Envisioning Building Autonomy

— By Joseph Bocchiaro III, PhD, CStd, CTS-D, CTS-I, ISF-C

Harvard University’s Graduate School of Design International recently offered a brand-new course that I had the privilege of teaching. Entitled “Emerging Building Technologies – From Smart to Autonomous,” this 8-part certificate class covered a broad range of Intelligent Building Technology (IBT) topics. The arc of the content was the thought process of envisioning how a building project can be delivered as “smart,” “intelligent,” or even “autonomous.” There were deep technical aspects, along with many social and economic issues explored and modelled in class group exercises. The course modules included an Introduction to Intelligent Buildings, Occupancy Control, Space Planning, Infrastructure, Software, Wellness, Standards/Certifications/Codes, Implementation, Economics, and Occupant Commissioning. As the course creator, I was excited to experience the class’ reactions as they processed the content, and their interactions as they applied it to real-world case studies. A few of the more interesting things that emerged include:

  • Wellness has now become the second most important component of intelligent buildings, closely following energy management. The myriad advances in occupancy control throughout the pandemic, and the concentration on building certifications such as WELL are driving new design considerations.•
  • Artificial Intelligence is pervading many areas of intelligent buildings, and architects are open to embracing these possibilities. This includes pre-emptive building security measures, adaptive building automation, conveyance prediction, and facial and voice recognition.
  • The pandemic has brought attention to the importance of air circulation and fresh air replenishment. IBT has the potential to manage the balance between CO2 monitoring, damper/window control, and temperature control for optimal wellness and sustainability.
  • The pandemic has also driven innovation in touchless technologies, particularly in areas such as access control, wayfinding, and elevator operation.
  • Power over Ethernet (PoE) lighting is now broadly accepted as an acceptable technology, and the advantages it brings in efficiency and construction simplification are appreciated along with the new creative, personalized, and efficiency capabilities it offers to designers.
  • There is a steady migration of IBT devices that are becoming Internet of Things (IoT) “edge” devices, which require cloud connectivity. This is driving ever more stringent cybersecurity measures to protect the enterprise.
  • There is a spectrum from trust to distrust surrounding the acquisition of user data through smartphones. As there is a move towards developing “apps” for buildings, the “buy-in” of occupants interferes with the app’s success. This is not true throughout the world, though, and some countries such as India have widespread adoption of population authentication.
  • Along with the ability to locate occupants within the building comes a wide range of technologies that can be personalized to meet individual needs and preferences. This is an area where productivity gains and efficiencies may be realized, and the students teased out various scenarios by role-playing occupant profiles.
  • There are new Smart Building certifications such as the UL/TIA “Spire” program that add another layer of certification requirements to building design, with corresponding point systems and checklists. There is now movement towards certifying buildings with multiple programs, such as LEED/WELL/Passive House/SPIRE. The overlap areas are of particular interest, and the coordination between them drives synergy in the design. Developers are particularly interested in the return-on-investment of these programs, primarily in the ability to upcharge tenants for them.
  • The class was intrigued to imagine new applications of some existing IBT that was developed for other purposes. E.g., water flowmeters are used to monitor water consumption and wastewater removal. By combining and analyzing the data from these two sources, alerts may be generated when they do not correlate normally. This could indicate a water leak, which could lead to property damage if not mitigated quickly.
  • There is strong recognition that buildings have many relationships to their communities and cities, particularly where “Smart City” initiatives are in place. E.g., the transition to electric vehicles, autonomous vehicles, and Shared Autonomous Vehicles is driving designers to consider new relationships to parking and roadways.
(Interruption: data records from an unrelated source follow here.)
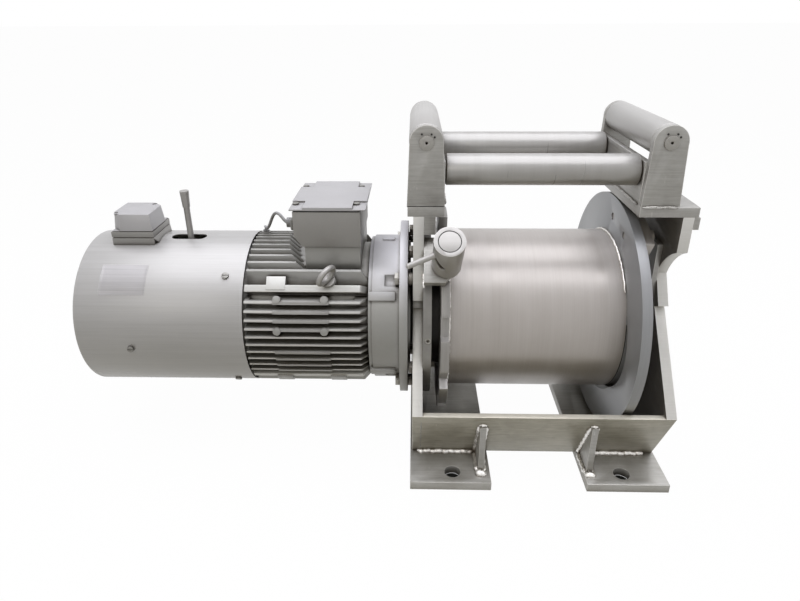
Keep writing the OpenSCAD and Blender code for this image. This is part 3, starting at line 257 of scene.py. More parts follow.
def rolled_plate(name, light, dark, rough, grain=UPRIGHT_GRAIN, painted_side_light_and_shade=0.0, painted_top_light_above=None, seam=None):
    """Satin stainless plate: grain, clouds, scuffs and bright edges, partly wear and partly painted highlight.

    painted_side_light_and_shade is the strength of the painted highlight on the edge faces of an upright plate,
    which also paints shade on its inner face; painted_top_light_above is the height above which upward faces
    get a painted highlight, and seam the two heights of a painted shadow of a gap at the front.
    """
    finish = Finish(name)
    lines = finish.noise(1.0, finish.stretched(grain), 4.0, 0.6)
    clouds = finish.noise(11.0, detail=3.0)
    patches = finish.noise(38.0, detail=4.0, roughness=0.65, distortion=0.6)
    tone = lines * 0.35 + clouds * 0.35 + patches * 0.3
    colour = finish.ramp(tone, [(0.4, dark), (0.6, light)])
    scuffs = finish.noise(1.0, finish.stretched((210.0, 24.0, 60.0)), 2.0) > 0.73
    colour = finish.blend(scuffs * 0.35, colour, lighter(light, 1.5))
    # brighter colour for the edges, partly wear and partly painted highlight, and for the painted highlights
    # below
    highlight_and_wear_colour = lighter(light, 1.7, 0.1)
    colour = finish.edge_wear_and_highlight(colour, 0.0018, 0.8, highlight_and_wear_colour)
    facing = finish.axes(finish.node("NewGeometry", output="Normal"))
    x, y, z = finish.axes()
    if painted_side_light_and_shade:
        # painted shade on the inner face of the plate
        inner = (facing[0] * x < -0.05) * 0.75
        colour = finish.blend(inner, colour, tuple(c * k for c, k in zip(dark, (0.42, 0.37, 0.33))))
        # painted highlight on the faces that don't face sideways, the plate's edges
        colour = finish.blend((facing[0].size() < 0.5) * painted_side_light_and_shade, colour, highlight_and_wear_colour)
    if painted_top_light_above:
        # painted highlight on the upward faces above a height
        colour = finish.blend((z > painted_top_light_above) * (facing[2] > 0.7) * 0.9, colour, highlight_and_wear_colour)
    if seam:
        # painted shadow of the gap between the bracket and its base, along the front
        colour = finish.blend(z.within(*seam) * (y < 0.0), colour, GAP_PAINTED_SHADOW)
    gloss = finish.gloss(patches, rough, 0.07, 0.08)
    return finish.close(colour, gloss, 0.42, lines + patches * 0.6, 0.00005, 0.25)


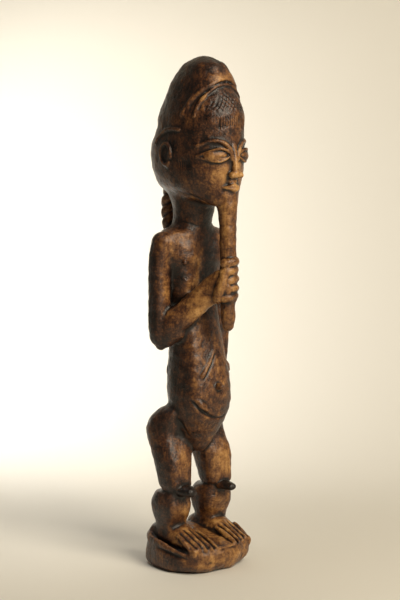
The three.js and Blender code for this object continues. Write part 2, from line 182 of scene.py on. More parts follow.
for side in (-1, 1):
    x = side * LEG_X
    shin = keel(-90 + side * 38, 1.7, 0.34)
    blank.append(level_form([
        (33, x, 10.4, 11.9, 12.6, 2.4), (40, x, 10.4, 12.6, 13, 2.4), (47, x, 10.2, 14.9, 15.6, 2.4),
        (55, x, 9.9, 16.5, 17.2, 2.35), (62, x, 9.6, 15.8, 16.4, 2.3), (69, x, 7.8, 13, 13.8, 2.2)],
        relief=shin))
    blank.append(level_form([
        (67, x, 2.5, 9.6, 9.6, 2.4), (72, x, 3.5, 12.8, 12.5, 2.4), (80, x, 5.2, 14.1, 13.8, 2.4),
        (97, x * 0.98, 8.6, 16.4, 15.7, 2.35), (109, x * 0.89, 14.2, 18.4, 17, 2.25),
        (118, x * 0.86, 18.4, 19.2, 17.2, 2.2), (128, x * 0.85, 17.6, 18.4, 16.8, 2.15),
        (137, x * 0.8, 13.5, 16, 14.5, 2.1), (146, x * 0.7, 10, 11, 11, 2.1)],
        bottom=4, top=7, relief=shin))


# The trunk is one long column that leans back at the chest and swells forward at the belly.
# Its sides were planed flat, so light falls off quickly where the front turns into the side.
TRUNK = [(101, 0, 1, 5, 6, 2), (108, 0, 0.4, 10.4, 10, 2), (118, 0, -0.8, 16.8, 14.2, 2.1),
         (130, 0, -2.2, 22.4, 20, 2.3), (143, 0, -1.5, 26, 24.6, 2.4), (160, 0, -0.5, 27, 26.2, 2.4),
         (179, 0, 0.8, 25.4, 23.9, 2.5), (199, 0, 2.5, 24, 20.7, 2.5), (221, 0, 7, 23.4, 19.6, 2.5),
         (236, 0, 9, 23.8, 18.4, 2.5), (264, 0, 9.5, 28.4, 18.4, 2.5), (276, 0, 9.3, 32.6, 18.6, 2.45),
         (291, 0, 9, 36.3, 17.7, 2.35), (305, 0, 8.5, 31, 15.5, 2.2)]


def trunk_relief(x, y, z, u):
    """Behind, a furrow down the spine and two low plates over the ribs, each a bell curve across
    times a bell curve up. In front, a soft corner down each flank, sharper on his right,
    where front and side planes meet, and two breast pads that are cut off short below."""
    back, front = np.clip(np.sin(u), 0, 1) ** 2, np.clip(-np.sin(u), 0, 1)
    spine = 2.2 * np.exp(-(x / 4.5) ** 2) * np.exp(-((z - 205) / 62) ** 2)
    blades = 1.5 * np.exp(-((np.abs(x) - 15) / 8) ** 2) * np.exp(-((z - 262) / 17) ** 2)
    seat = 2.6 * np.exp(-(x / 5) ** 2) * np.exp(-((z - 132) / 12) ** 2)
    corner = keel(-134, 1.8, 0.3)(x, y, z, u) + keel(-46, 0.5, 0.3)(x, y, z, u)
    corner = corner * np.clip((z - 122) / 20, 0, 1) * np.clip((272 - z) / 16, 0, 1)
    pads = 3.6 * np.exp(-((np.abs(x) - 18) / 10) ** 2) * np.exp(-((z - 279) / 12) ** 2)
    pads = pads * np.clip((z - 268) / 4, 0, 1)
    return back * (blades - spine - seat) + corner + front * pads


blank.append(level_form(TRUNK, top=8, relief=trunk_relief, sides=160))


# The arms are carved free at the elbow only. The right one bends up to the beard; the left one
# hangs along the flank, and its flat hand turns in over the hip.
upper_arm = [(31.5, 9, 289, 10.4), (34.4, 10.5, 277, 9.5), (35.4, 11, 256, 8.9), (35.6, 11, 232, 9)]
blank.append(limb([(-x, y, z, r) for x, y, z, r in upper_arm]
                  + [(-35.5, 11, 219, 9.2), (-35.2, 11, 209, 8.8), (-34.6, 11, 202, 7.2),
                     (-34.2, 11, 198.8, 4.6)], up=(0, 1, 0), power=2.7))
blank.append(limb([(-33.4, 8.4, 209, 8.5, 10), (-28, -0.5, 220, 9.6, 11.6), (-20, -12, 232, 9, 10.8),
                   (-13.4, -23, 243, 7.8, 10.8), (-10.2, -31, 250, 6, 12), (-8, -38.6, 254.6, 4.8, 12.8),
                   (-6.4, -43.4, 256.6, 3.6, 11.8)], power=2.5))
blank.append(limb([(-34.2, 10.6, 199.4, 4.8), (-31.6, 4.5, 204.2, 6.2), (-27, -3, 211.5, 6.8)],
                  up=(0, 1, 0)))
blank.append(limb(upper_arm + [(35.6, 11, 210, 9.4), (33.6, 8, 194, 7.6), (30, 4, 181, 5.8)],
                  up=(0, 1, 0), power=2.5))


# The neck is a plain round column. Under the jaw it spreads into the skull, and at its foot a
# low collar runs out over the shoulders.
blank.append(level_form([
    (290, 0, 8, 22.8, 17.8, 2), (303, 0, 7.6, 18.6, 17.6, 2), (308, 0, 7, 17.1, 18.2, 2),
    (320, 0, 5.6, 18, 19.8, 2), (338, 0, 10, 21.4, 24.6, 2)]))


# The head is a long egg, drawn forward to the chin and back over the nape.
# Everything on it, hair, ears and face, is cut into this one form.
HEAD = [(321, 0, -33, 9, 10, 2), (325, 0, -26, 14.5, 19.5, 2), (331, 0, -11, 21.4, 34.4, 2),
        (337, 0, -3, 26.2, 41.4, 2.1), (343, 0, -1.2, 29.2, 43, 2.15), (352, 0, 0.3, 31.6, 46, 2.15),
        (369, 0, 1, 33, 47.5, 2.15), (380, 0, -0.4, 32.4, 46, 2.1), (387, 0, -2.8, 31.6, 44.2, 2.1),
        (400, 0, -4.6, 29.8, 45, 2.1), (411, 0, -5.6, 26.8, 42.6, 2), (421, 0, -6, 22.8, 37.4, 2),
        (431, 0, -7, 18.4, 31.6, 2), (438, 0, -7.4, 13, 24, 2)]


def forehead_slope(x, y, z, u):
    """The front of the head leans back above the brow. The lean in mm grows with height, and a
    bell curve of the angle keeps it to the front."""
    lean = np.interp(z, [380, 392, 402, 412, 424, 450], [0, 0.8, 2.4, 4.6, 7, 7])
    return -lean * np.exp(-(((u + math.pi / 2 + math.pi) % (2 * math.pi) - math.pi) / 0.72) ** 2)


blank.append(level_form(HEAD, bottom=3, top=4, sides=160, relief=forehead_slope))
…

Each of these emerging issues was discussed as if they are inevitable, and the class was focused on design solutions rather than speculation. These solutions were incorporated into their exercises, which highlighted the benefits of collaboration between different stakeholders — a necessity for successful IBT initiatives. Our Google Drawings app worked well as a quick and easy brainstorming tool. The class was enthusiastic and diverse — seven countries were represented — and the course will be offered again in January and June of 2022, both virtually and in-person at Harvard. Let me know if you are interested!